No matter how much I rack my brain, I can't think of a better investment than an index fund that tracks the S&P 500. And the biggest and best-known of the bunch is the SPDR S&P 500, an exchange-traded fund run by Boston-based State Street.

I could go on and on about why this is the case and why it's therefore a good time to buy the popular index now, but I'll limit myself to two reasons.

The SPDR S&P 500 is cheap and easy

Very few investors have an unlimited amount of time to research investment alternatives. On top of this, even fewer have the expertise needed to identify a great stock.

Sure, a guy like Warren Buffett makes investing in common stocks look easy. But the reality is that it's extremely hard to do so profitably. By his own admission, Buffett reads upwards of 500 pages of annual reports a day to gain the necessary insight to do so.

Suffice it to say that most of us have neither the time nor the discipline to follow this approach. And this is why the SPDR S&P 500 can serve as such a valuable proxy.

As Buffett himself noted in Berkshire Hathaway's latest annual letter to shareholders:

My advice to the trustee [of my wife's portion of my estate] could not be more simple: Put 10% of the cash in short-term government bonds and 90% in a very low-cost S&P 500 index fund. (I suggest Vanguard's.) I believe the trust's long-term results from this policy will be superior to those attained by most investors -- whether pension funds, institutions or individuals -- who employ high-fee managers.
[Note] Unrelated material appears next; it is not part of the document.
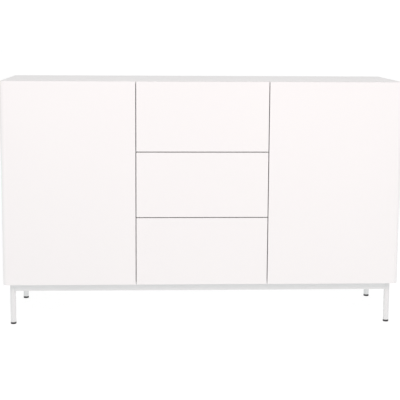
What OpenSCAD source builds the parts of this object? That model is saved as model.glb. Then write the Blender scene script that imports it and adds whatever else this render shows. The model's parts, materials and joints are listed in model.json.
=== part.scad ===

Why would Buffett do this? Because the S&P 500 tracks the biggest and best publicly traded companies in America -- click here to learn more about how the index works. According to Standard & Poor's, "The index includes 500 leading companies and captures approximately 80% coverage of available market capitalization."

On top of this, unlike a mutual fund, an ETF charges very low management fees. The SPDR S&P 500 sports an expense ratio of only 0.09%, meaning that it charges you less than a tenth of a percent of your investment each year. An actively managed mutual fund, by contrast, will cost you somewhere in the neighborhood of 1.5%.
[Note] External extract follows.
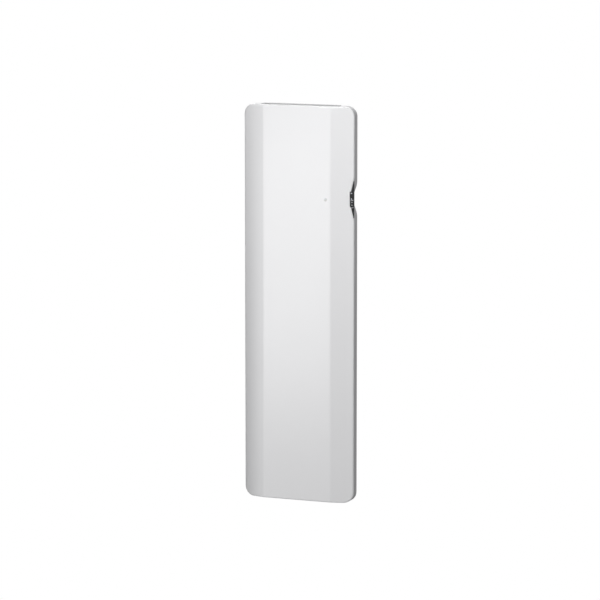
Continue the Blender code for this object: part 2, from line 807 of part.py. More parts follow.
def room_probe():
    """A temperature bulb low in the casing, and the clip that holds it off the back."""
    x, y, z = CABLE_X, -0.045, -0.700
    bulb = [(0.0010, -0.0120), (0.0024, -0.0106), (0.0028, -0.0080), (0.0028, 0.0110), (0.0012, 0.0120)]
    turned("room_probe", bulb, (x, y, z), UPWARDS, "black_plastic", RADIATOR, 14)
    grip = arc((x, y), 0.0046, -50, 230, 12) + arc((x, y), 0.0031, 230, -50, 12)
    clip = prism("probe_clip", grip, "Z", z - 0.004, z + 0.004, "nylon", RADIATOR)
    stem = box("clip_stem", (x - 0.0015, y + 0.0038, z - 0.004), (x + 0.0015, INSIDE_BACK_Y, z + 0.004))
    foot_y = INSIDE_BACK_Y - 0.0015
    foot = box("clip_foot", (x - 0.008, foot_y, z - 0.006), (x + 0.008, INSIDE_BACK_Y, z + 0.006))
    join(clip, stem, foot)


# Supply and wiring


def cable_gland():
    """A flanged bush through the back, open for the cable."""
    bore_r = CABLE_R + 0.0005
    flange_r = GLAND_R + 0.003
    front_y = -0.0370
    section = [(bore_r, front_y), (GLAND_R, front_y), (GLAND_R, ON_BACK_Y), (flange_r, ON_BACK_Y)]
    section += [(flange_r, ON_BACK_Y + 0.0019), (0.006, ON_BACK_Y + 0.0037), (bore_r, ON_BACK_Y + 0.0037)]
    turned("cable_gland", section, (CABLE_X, 0, CABLE_Z), INWARDS, "black_plastic", RADIATOR, closed=True)


def supply_cable():
    """It runs straight through the gland, bends down behind the casing, and ends in three bare cores."""
    straight = [(CABLE_X, y, CABLE_Z) for y in (-0.0480, -0.0380, -0.0290, -0.0235)]
    bend_centre = (CABLE_TAIL_Y - CABLE_BEND_R, CABLE_Z - CABLE_BEND_R)
    bend = [(CABLE_X, y, z) for y, z in arc(bend_centre, CABLE_BEND_R, 90, 0, 4)]
    tail = [(CABLE_X, CABLE_TAIL_Y, CABLE_Z - drop) for drop in (CABLE_TAIL / 3, CABLE_TAIL)]
    cable("supply_cable", straight + bend + tail, CABLE_R, "cable_sheath", RADIATOR)

    low = CABLE_Z - CABLE_TAIL - GAP
    for place_across, colour in zip((-1, 0, 1), ("brown", "blue", "black")):
        together = CABLE_X + place_across * 0.0028
        apart = CABLE_X + place_across * 0.0062
        course = ((together, 0), (apart, 0.010), (apart, 0.022))
        points = [(x, CABLE_TAIL_Y, low - drop) for x, drop in course]
        cable(f"supply_core_{colour}", points, 0.0012, f"core_{colour}", RADIATOR)


def terminal_block():
    """A three-way block on a leg, above the cable's inner end."""
    z = CABLE_Z + 0.021
    half_w, half_h = 0.014, 0.009
    front_y, back_y = -0.0560, -0.0420
    block = box(
        "terminal_block", (CABLE_X - half_w, front_y, z - half_h), (CABLE_X + half_w, back_y, z + half_h),
        "nylon", RADIATOR,
    )
    leg_low = (CABLE_X - 0.004, back_y - 0.001, z - 0.003)
    leg_high = (CABLE_X + 0.004, INSIDE_BACK_Y, z + 0.003)
    join(block, box("block_leg", leg_low, leg_high))
    for x in (CABLE_X - 0.009, CABLE_X, CABLE_X + 0.009):
        cut(block, drum("terminal_well", 0.0025, front_y - 0.004, front_y + 0.006, (x, 0, z), INWARDS, 12))


def harnesses():
    """The main one runs up from the terminals to the power board. The thin one runs over the control's arm and
    the right rail to the presence board."""
    main_low = CABLE_Z + 0.033
    main = [
        (0.190, -0.0490, main_low), (0.194, -0.0460, -0.500), (0.196, -0.0440, -0.200),
        (0.194, -0.0460, 0.080), (0.190, -0.0440, 0.1595),
    ]
    cable("main_harness", main, 0.0030, "cable_sheath", RADIATOR)
    over_arm = HOUSING_ARM[1][2] + 0.001
    sensor = [
        (0.1800, -0.0520, over_arm), (0.1795, -0.0530, over_arm + 0.010), (0.1700, -0.0620, over_arm + 0.018),
        (0.1540, -0.0680, over_arm + 0.012), (0.1420, -0.0710, SENSOR_Z + 0.013),
        (0.1350, -0.0712, SENSOR_Z), (0.1290, -0.0712, SENSOR_Z),
    ]
    cable("sensor_harness", sensor, 0.0015, "cable_sheath", RADIATOR)


# Wall fixing


def wall_bracket():
    """A pressed plate of two uprights and three rails, with an ear beside each hook for the pivot rod."""
    low, high = BRACKET_Z
    corners = [(-BRACKET_HALF_W, low), (BRACKET_HALF_W, low)]
    corners += [(BRACKET_HALF_W, high), (-BRACKET_HALF_W, high)]
    bracket = prism("wall_bracket", corners, "Y", -BRACKET_SHEET, 0.0, "zinc_steel")
    window_x = BRACKET_HALF_W - 0.030
    lower_rail, middle_rail, upper_rail = 0.050, 0.050, 0.060
    windows = boxes("bracket_windows", [
        ((-window_x, -0.01, low + lower_rail), (window_x, 0.01, -middle_rail / 2)),
        ((-window_x, -0.01, middle_rail / 2), (window_x, 0.01, high - upper_rail)),
    ])
    wall_holes = [
        drum("wall_hole", 0.0035, -0.01, 0.01, (x, 0, z), INWARDS, 16)
        for x in (-0.070, 0.070)
        for z in (low + 0.025, high - 0.025)
    ]
    cut(bracket, windows, *wall_holes)
    _, y, z = PIVOT
    ear_r = 2 * ROD_R
    ear_outline = [(-0.001, z - 1.5 * ear_r)] + arc((y, z), ear_r, 270, 90, 8) + [(-0.001, z + 1.5 * ear_r)]
    for side in SIDES.values():
        rivet_at = (side * LATCH_X, 0, LATCH_Z)
        cut(bracket, drum("rivet_hole", RIVET_R + GAP, -0.01, 0.01, rivet_at, INWARDS, 16))
        start, end = sorted(side * x for x in EAR_X)
        join(bracket, prism("bracket_ear", ear_outline, "X", start, end))
        cut(bracket, drum("ear_bore", ROD_R + GAP, start - 0.005, end + 0.005, (0, y, z), ACROSS))


def pivot_rod():
    """The rod that the radiator hangs on and tips about."""
    ease = 0.0008
    ends = (ROD_R - ease, ROD_HALF_LENGTH)
    body = (ROD_R, ROD_HALF_LENGTH - ease)
    profile = [(ends[0], -ends[1]), (body[0], -body[1]), body, ends]
    turned("pivot_rod", profile, PIVOT, ACROSS, "zinc_steel")


def hanging_hook(side_name, side):
    """A plate on the casing's back that drops over the rod from above, with its foot flat on the casing."""
    _, y, z = PIVOT
    seat = ROD_R + GAP
    low, high = z - 0.016, z + 0.026
    lip_y = y + seat + 0.003
    points = [(ON_BACK_Y, low), (y - seat, low)] + arc((y, z), seat, 180, 0, 10)
    points += [(y + seat, z - 0.007), (lip_y, z - 0.007), (lip_y, z + 0.005)]
    points += [(y + 0.002, z + 0.0105), (ON_BACK_Y, high)]
    x = side * HOOK_X
    start, end = x - HOOK_THICKNESS / 2, x + HOOK_THICKNESS / 2
    hook = prism(f"hanging_hook_{side_name}", points, "X", start, end, "zinc_steel", RADIATOR)
    join(hook, box("hook_foot", (x - 0.010, ON_BACK_Y, low), (x + 0.010, ON_BACK_Y + 0.0018, high)))


def latch_outline():
    """A latch standing upright about its rivet: a round boss, a straight arm and a slot for the stud."""
    slot_r = 0.0042
    slot_end = 0.0015
    ease = 0.004
    boss = arc((0, 0), 0.011, -215, 35, 16)
    tip = [(LATCH_HALF_W, LATCH_LENGTH - ease), (LATCH_HALF_W - ease, LATCH_LENGTH)]
    tip += [(-LATCH_HALF_W + ease, LATCH_LENGTH), (-LATCH_HALF_W, LATCH_LENGTH - ease)]
    mouth = math.degrees(math.asin((LATCH_HALF_W + 0.001) / CATCH_RADIUS))
    upper = arc((0, 0), CATCH_RADIUS + slot_r, 90 + mouth, 90, 4)
    lower = arc((0, 0), CATCH_RADIUS - slot_r, 90, 90 + mouth, 4)
    upper[0] = (-LATCH_HALF_W, upper[0][1])
    lower[-1] = (-LATCH_HALF_W, lower[-1][1])
    slot_floor = arc((slot_end, CATCH_RADIUS), slot_r, 90, -90, 8)
    return boss + tip + upper + slot_floor + lower


def leaning(points, side):
    """Points of a latch's outline, leaning outwards as it does at rest, at its place on the bracket."""
    turn = Matrix.Rotation(-LATCH_LEAN, 2)
    leant = (turn @ Vector(point) for point in points)
    return [(side * (LATCH_X + x), LATCH_Z + z) for x, z in leant]


def top_latch(side_name, side):
    """A flat lever that swings upright over the neck of a stud, with a finger tab at its tip."""
    on_axis = axis_empty(f"latch_axis_{side_name}", (side * LATCH_X, LATCH_Y[0], LATCH_Z))
    name = f"top_latch_{side_name}"
    latch = prism(name, leaning(latch_outline(), side), "Y", *LATCH_Y, "zinc_steel", on_axis)
    half, top = LATCH_HALF_W - 0.004, LATCH_LENGTH
    tab_foot = [(-half, top - 0.002), (half, top - 0.002), (half, top), (-half, top)]
    join(latch, prism("latch_tab", leaning(tab_foot, side), "Y", LATCH_TAB_Y, LATCH_Y[0] + 0.0015))
    cut(latch, drum("latch_bore", RIVET_R + GAP, -0.02, 0.0, (side * LATCH_X, 0, LATCH_Z), INWARDS, 16))


def latch_rivet(side_name, side):
    """A shouldered rivet in the bracket that the latch turns on."""
    front, back = LATCH_Y[0] - GAP, LATCH_Y[1] + GAP
    shoulder_r = 0.0052
    shoulder_y = -BRACKET_SHEET - GAP
    profile = [(RIVET_R, -GAP), (RIVET_R, shoulder_y), (shoulder_r, shoulder_y), (shoulder_r, back)]
    profile += [(RIVET_R, back), (RIVET_R, front), (2 * RIVET_R, front), (0.005, front - 0.0017)]
    turned(f"latch_rivet_{side_name}", profile, (side * LATCH_X, 0, LATCH_Z), INWARDS, "zinc_steel")


def catch_stud(side_name, side):
    """A headed stud on the casing's back that the latch closes round."""
    foot_r, neck_r, head_r = 0.0090, 0.0028, 0.0070
    foot_y = ON_BACK_Y + 0.0017
    head_y = LATCH_Y[1] + 0.0015
    profile = [(foot_r, ON_BACK_Y), (foot_r, foot_y), (neck_r, foot_y), (neck_r, head_y)]
    profile += [(head_r, head_y), (head_r - 0.0010, head_y + 0.0020)]
    at = (side * LATCH_X, 0, LATCH_Z + CATCH_RADIUS)
    turned(f"catch_stud_{side_name}", profile, at, INWARDS, "zinc_steel", RADIATOR)


def radiator():
    front_panel()
    rear_casing()
    grilles()
    heating_film()
    for level, z in ELEMENT_ZS.items():
        heating_element(level, z)
    for side_name, side in SIDES.items():
        element_rail(side_name, side)
        for level, z in ELEMENT_ZS.items():
            element_bush(level, z, side_name, side)
        hanging_hook(side_name, side)
        catch_stud(side_name, side)
    heat_shield()
    thermal_cutout()
    rail_screws()
    control_fascia()
    control_housing()
    display()
    control_board()
    for name, z in KEY_ZS.items():
        key(name, z)
    power_board()
    rocker_switch()
    presence_sensor()
    room_probe()
    cable_gland()
    supply_cable()
    terminal_block()
    harnesses()


def wall_fixing():
    wall_bracket()
    pivot_rod()
    for side_name, side in SIDES.items():
        top_latch(side_name, side)
        latch_rivet(side_name, side)


def main():
    clear_scene()
    axis_empty(RADIATOR, PIVOT)
    radiator()
    wall_fixing()


main()
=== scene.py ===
"""A wall-hung electric radiator's looks: shells, control, wall fixings, materials, studio and camera."""

import json
import math

import bmesh
import bpy
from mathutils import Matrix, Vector


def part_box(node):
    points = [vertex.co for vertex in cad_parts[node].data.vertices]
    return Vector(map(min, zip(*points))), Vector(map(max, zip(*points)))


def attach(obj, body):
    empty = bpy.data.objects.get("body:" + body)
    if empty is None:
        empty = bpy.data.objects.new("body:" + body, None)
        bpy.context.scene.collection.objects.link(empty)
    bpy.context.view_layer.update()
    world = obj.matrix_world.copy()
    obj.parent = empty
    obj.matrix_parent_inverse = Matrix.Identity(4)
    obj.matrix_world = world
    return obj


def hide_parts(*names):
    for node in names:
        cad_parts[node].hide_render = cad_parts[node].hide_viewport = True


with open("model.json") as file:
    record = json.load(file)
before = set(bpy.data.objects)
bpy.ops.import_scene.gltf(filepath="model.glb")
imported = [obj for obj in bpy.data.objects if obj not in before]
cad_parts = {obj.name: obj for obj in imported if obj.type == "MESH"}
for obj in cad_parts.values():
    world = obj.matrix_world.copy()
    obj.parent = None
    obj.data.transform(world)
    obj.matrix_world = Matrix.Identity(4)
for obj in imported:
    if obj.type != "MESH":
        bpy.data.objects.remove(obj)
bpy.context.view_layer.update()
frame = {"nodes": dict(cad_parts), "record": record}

# Sizes read from the frame
PANEL_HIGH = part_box("front_panel")[1]
CASING_LOW, CASING_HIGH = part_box("rear_casing")
HALF_W = PANEL_HIGH.x
HALF_H = PANEL_HIGH.z
LIP_Y = PANEL_HIGH.y
BACK_Y = CASING_HIGH.y
TONGUE_Y = CASING_LOW.y
FRONT_Y = LIP_Y - 0.028

# Shape of the sheet metal
CORNER_R = 0.038
CREASE_X = HALF_W - 0.0835
FLANK_ANGLE = math.radians(14.9)
BEND_R = 0.045
SHEET = 0.0012
EDGE_R = 0.005
BACK_EDGE_R = 0.004
RIM_Y = LIP_Y + 0.0005
GAP = 0.0003

# Notch in the right edge: (depth, half length of its flat floor, half length at its mouth,
# further depth of the step beside the control). The step's half length shrinks over STEP_ENDS.
NOTCH_Z = 0.404
NOTCH_FRONT = (0.0115, 0.015, 0.090, 0.0035)
NOTCH_BACK = (0.0150, 0.002, 0.066, 0.0)
STEP_ENDS = (0.0275, 0.0320)

# Control face, parallel to the right flank: depths are measured inwards from it
FACE_X = HALF_W - 0.0072
FACE_RECESS = 0.0017
FASCIA_THICKNESS = 0.0018
CONTROL_REACH = 0.070
ARM_HALF_H = 0.0285
WINDOW_HALF_W = 0.0048
MARK_DEPTHS = (0.0034, 0.0036)
HIGHLIGHT_ARC_RADII = (0.0120, 0.0104)
KEY_R = 0.0032

# Round-ended slots of the grilles
SLOT_COUNT = 24
SLOT_PITCH = 0.0122
SLOT_HALF_W = 0.0041
SLOT_HALF_D = 0.01075
SLOT_CORNER_R = 0.0038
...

The SPDR S&P 500 will probably maximize your returns

The second reason to invest in the SPDR S&P 500 is that doing so will almost certainly produce better returns than leaving your money in cash or buying and selling individual stocks.

The research on this point is unequivocal: The vast majority of investors underperform the market. Industry research suggests that the broader market beats the average investor by a factor of two -- that is, for every 1% return generated by a typical investor, the broader market gains 2%.

Indeed, even the lion's share of hedge funds can't match the S&P 500. Take the chart below, which compares the most widely followed hedge fund index to the performance of the large-cap index since 2005. As you can see, the average hedge fund has returned roughly 30% over this stretch, while the S&P 500 is up by about 60%.

The one downside to buying the SPDR S&P 500 right now is that stocks are admittedly expensive. At its current price, the fund is more than 25% higher than its pre-crisis peak.

Additionally, according to valuation data curated by Yale's Robert Shiller, there have only been a handful of occasions in the past when the S&P 500, as a whole, was more expensive than it currently is. During the last 130-plus years, the average 10-year cyclically adjusted price-to-earnings ratio of the index has been 16.55. Today, it's 25.4.

The bottom line on the SPDR S&P 500

There's a reason the SPDR S&P 500 is the nation's largest exchange-traded fund, as there are few downsides to using it as the core -- or even the only -- holding in your long-term investment portfolio.

Is right now the most ideal time to buy it?

That's open to debate, given the current heights of the stock market. At the same time, however, if you're investing for the long run, the timing of when you buy is much less important than the length of your holding period. And it's for this reason that I believe there's never a bad time to invest in the SPDR S&P 500.